На холм, озаренный Вечным огнем, любили ходить не только молодые. По утрам там было много детей, много стариков, они приходили сюда, несмотря на одышку, надолго останавливаясь через каждые сто — двести метров. В конце концов они всходили на вершину, и Вечный огонь играл в их потухших глазах.
— Вечный огонь, — говорили они. Подзывая малышей, указывали на фигуру Неизвестного солдата. Тени раздумья набегали на чистые лица детей.
Над людьми и городом шумели дни, месяцы, годы. Вечный огонь не угасал ни на минуту, день и ночь рвалось на ветру его широкое пламя. Здесь могли встретиться старые, давно потерявшие друг друга из виду друзья, здесь хлопали один другого по плечам, вспоминали былые дела и встречи командированные, приехавшие из районов, здесь могли встретиться, узнать и пройти мимо.

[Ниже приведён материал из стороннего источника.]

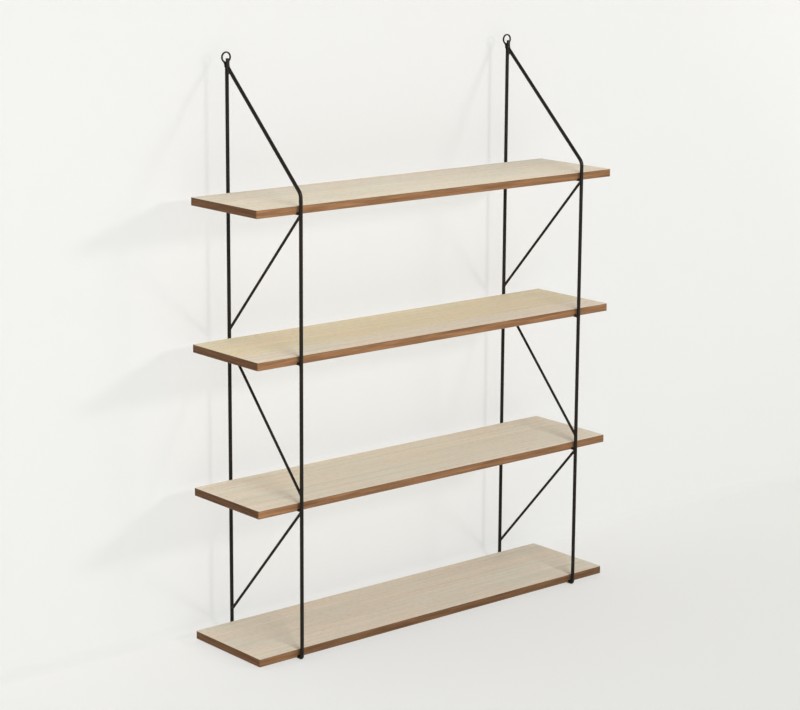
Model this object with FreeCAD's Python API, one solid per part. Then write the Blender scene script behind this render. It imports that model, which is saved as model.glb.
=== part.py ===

Как-то на холме встретились две женщины, одна из них торопливо вела за руку мальчика лет восьми, светловолосого, голенастого, в полинявшей матроске. Несмотря на аккуратный, даже щеголеватый костюмчик, наглаженные стрелочками брючки, розовое личико, мальчик вызывал щемящее чувство жалости. Он не выпускал руку матери и робко заглядывал в лица прохожих пристальными, недетскими глазами, отзываясь на ответные мимолетные взгляды доброй улыбкой.

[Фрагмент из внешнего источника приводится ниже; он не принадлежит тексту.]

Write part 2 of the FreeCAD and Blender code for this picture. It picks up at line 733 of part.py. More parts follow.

Вторая держалась уверенно, была отлично одета. Английский костюм, запыленные туфли, тяжелый узел пышных1 темно-русых волос. Темные длинные брови и чувственные губы не могли перебороть отпечатка строгости на лице, проступавшего изнутри.
Они узнали друг друга, и у первой испуганно округлились широко расставленные прозрачно-зеленые глаза. Она искала, куда можно свернуть, и, торопливо волоча мальчика за собой, свернула на боковую тропинку. Вторая, присев на скамейку, долго смотрела вслед. Она не успела рассмотреть мальчика, послушно и покорно ускорившего шаги, не успела поздороваться, и еле заметная усмешка тронула ее губы.
Она перезаколола волосы, продолжая думать о неожиданной встрече. Не шел из головы старенький свитер, худенькие плечи, испуганные глаза матери и робкий взрослый взгляд мальчика из-под светлого густого чубика.
Это были Юлия Борисова и Екатерина Солонцова. В свое время они учились в одной школе, у одних учителей.
Была весна. Молодые деревья начинали одеваться в зеленый пух. Земля на холме уже подсохла, покрылась свежей травой.
Юлию Сергеевну окликнули, и она увидела высокого милиционера. Похоже было, что голова его посажена на длинный шест.